Tensions have simmered since 1980, when the Maine tribes agreed to settle their claims to much of the state in exchange for a cash payout and an agreement to curtail some of the rights they had enjoyed in the late 1970s as federally recognized tribes. Through administrations of all political stripes, Maine has sought to restrict tribal sovereignty. At a low point during the administration of Gov. Paul LePage, three of the tribes withdrew their representatives from the Legislature.
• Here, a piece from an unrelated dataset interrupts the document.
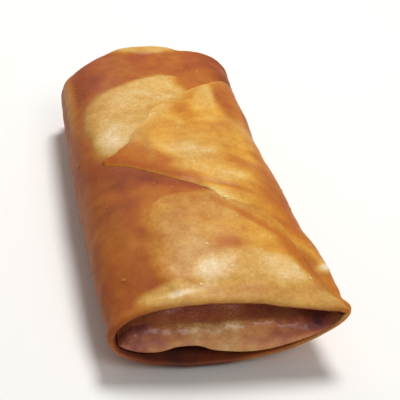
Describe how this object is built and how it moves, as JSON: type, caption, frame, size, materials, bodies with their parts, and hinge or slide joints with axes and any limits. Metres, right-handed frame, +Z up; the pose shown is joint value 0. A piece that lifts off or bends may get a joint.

Penobscot elder Donna Loring, a tribal affairs adviser to Gov. Janet Mills, has a theory as to why Maine’s modern relations with its tribes have been so much worse than those of just about any other state in the country. In the Great Plains or Pacific Northwest, the wars between European-Americans and Native Americans lasted a few years or decades. In Maine they lasted for a century – two if you count the earlier skirmishes at Pemaquid and Popham Beach – leaving deeper psychic and cultural scars.

“When you’ve been warring with another group for 200 years and you finally win and take control, you are going to make sure that group doesn’t come back strong again,” Loring says. “You do things to keep them small and keep them poor and not let them grow, which is exactly what the state of Maine has been doing.

“But it’s not the 1700s anymore, so in my view it’s time for the state of Maine to take the foot off our neck and say, ‘Look, we can be partners, we can do things productively together, and we can enhance Maine.’”

At the dawn of Maine’s third century of statehood, there are signs that relationship may be shifting. On Jan. 7 Mills granted Gellers the state’s first posthumous pardon and expressed profound concerns about how the state had handled the case. A 13-member state-tribal commission tasked with revisiting the terms of the 1980 Maine Indian Claims Settlement Act in January recommended sweeping changes that would enhance the sovereignty and jurisdiction of the tribal governments.

A story that began with a kidnapping in 1605 has come full circle. Dawnland’s people have a chance to renegotiate a way to all live here in peace and prosperity.